These are the key concepts you need to understand to accurately answer the question.

Characteristic Equation
In the context of solving differential equations, the **characteristic equation** is fundamental for finding solutions to linear homogeneous differential equations with constant coefficients. When given such a differential equation, like the example here, the characteristic equation is derived by assuming a solution of the form \( y = e^{rx} \). By substituting this assumed solution back into the differential equation, we transform it into a polynomial. This polynomial is known as the characteristic equation.
  • For example, the given differential equation is \( y^{(3)} + y'' - y' - y = 0 \).
  • By substituting \( y = e^{rx} \), we transform it into a characteristic equation: \( r^3 + r^2 - r - 1 = 0 \).
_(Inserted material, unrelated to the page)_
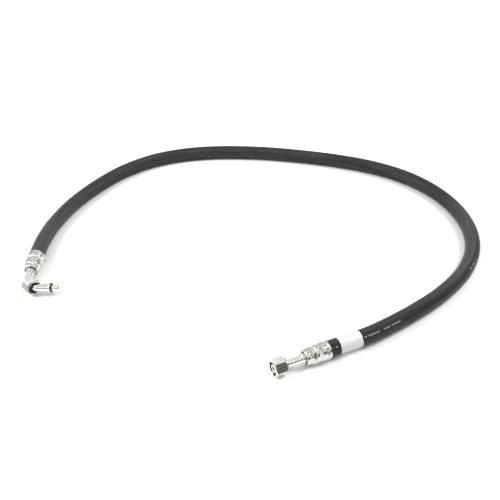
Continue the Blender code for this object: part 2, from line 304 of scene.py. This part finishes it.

The roots of this polynomial give insight into the nature of the solution of the differential equation.
Auxiliary Equation
The **auxiliary equation** in differential equations is often synonymous with the characteristic equation in the context of linear differential equations. After forming the characteristic polynomial by assuming \( y = e^{rx} \), the next step is to solve this characteristic polynomial, which is often referred to as the auxiliary equation.
  • The process starts with identifying the polynomial, such as \( r^3 + r^2 - r - 1 = 0 \).
  • This polynomial is then solved to find its roots, which are essential to determine the general solution of the differential equation.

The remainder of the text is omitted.